Maybe a better way of thinking about this is that “free speech” on the Internet is about decentralization of small communities even if many of those communities themselves skew authoritarian? If you are banned from a small private gathering, everyone’s practical speech rights remain in-tact. You aren’t banned from the larger system.


And, one might add, unmoderated fora like Usenet were cesspools also back then.

Of course, Usenet was mostly techies and there were no teams of data scientists optimizing for clicks.


Bringing up moderation is a good point. But, it isn't so simple.

Moderation isn't something that's changed. Forums and modern social media both moderate. They do it to varying degrees.

Social media moderation comes in multiple forms. First they will choose which posts people see in their feed. This is a form of moderation. It's easy to have topics and even people just not show up. What shows up is based around engagement and money.

There is also moderation about content. People can be labeled or removed from visibility.

Then there is banning where banning isn't on the topic but the whole system. And the systems are tied to other things (e.g., banning on FB impacts your Oculus ownership).

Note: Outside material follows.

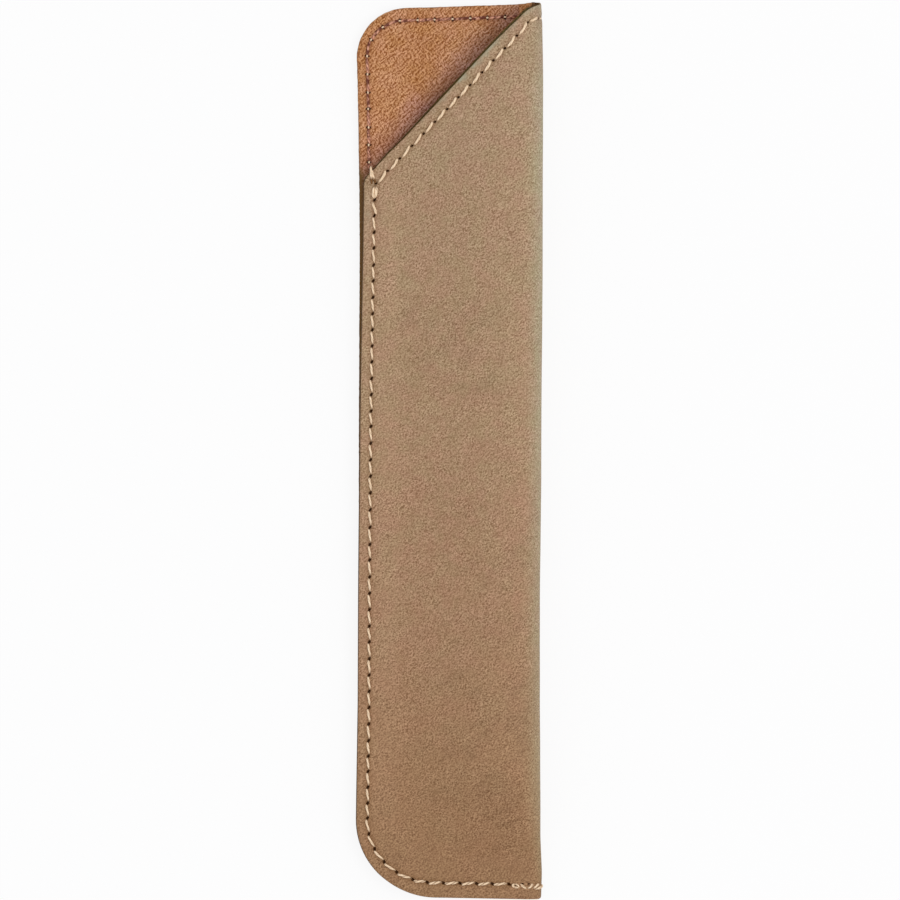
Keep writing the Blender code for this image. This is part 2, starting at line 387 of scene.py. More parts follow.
def rim_line():
    """The rim row: up the slanted mouth, over the fold, along the back's top and down its side."""
    us = np.linspace(row_start_u, wall_width, 3 * row_samples)
    centre_x = left_x + top_radius
    centre_y = top_line(centre_x) - top_radius
    top_x = samples(crown_open, centre_x)
    corner = corner_arc(centre_x, centre_y, top_radius, math.pi / 2, rim_side_inset, rim_inset)
    side_x = left_x + rim_side_inset
    end_y = float(top_edge(front_u(side_x, np.array(setback_start_y)))) + rim_end_gap
    side = (np.full(row_samples, side_x), samples(centre_y, end_y))
    back = wall_line(back_u, ((top_x, top_line(top_x) - rim_inset), corner, side))
    return np.concatenate([joined(us, mouth_row_y(us)), back])


class Row:
    """A row of stitches along a line on the sheet. The first that are kept have the given pitch, the
    rest end evenly before a short last one, and a lag moves those past the middle on."""

    def __init__(self, line, count=None, pitch=None, kept=0, last=0.0, lag=0.0):
        self.line = line
        self.lengths = lengths_along(skin(*line.T))
        even_end = self.lengths[-1] - last
        count = count or round(even_end / pitch)
        self.pitch = pitch or even_end / count
        places = np.arange(count + 1) * self.pitch
        places[kept:] = np.linspace(places[kept], even_end, count + 1 - kept)
        share = places / even_end
        places += lag * rise(share, *lag_start) * fade_out(share, *lag_end)
        places[1:-1] += np.random.default_rng(count).normal(0.0, pitch_waver, count - 1)
        self.places = np.append(places, self.lengths[-1]) if last else places

    def at(self, length):
        """(u, y) at lengths along the row."""
        return joined(*(np.interp(length, self.lengths, part) for part in self.line.T))

    def direction(self, length):
        return unit(self.at(length + self.pitch / 8) - self.at(length - self.pitch / 8))

    def leftward(self, length, out):
        """Unit steps to the row's left as it is seen: out is 1 on the outside, -1 on the inside."""
        return quarter(self.direction(length)) * -out

    def beside(self, length, aside, out):
        return self.at(length) + self.leftward(length, out) * np.asarray(aside)[..., None]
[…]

Old school forums were based on topics and were different systems. They were moderated, if they were, for that system. The moderation was typically around content you posted. They didn't control the flow or order you saw it in. It was the content.

When banning came up, it was just for that form. So, if someone is banned from a jeep owners forum they are just fine interacting in a forum on web design.

I say this to note that the way the technology is developed has an impact on the way people act.

For example, these days there are people who don't want to speak out on some topics because they are fearful they will be banned or negatively impacted globally.

I'm not suggesting how the technology should be built. I'm trying to point out how the system design impacts the way people think and behave. Older systems were designed differently and had a different impact. It's worth noting these things.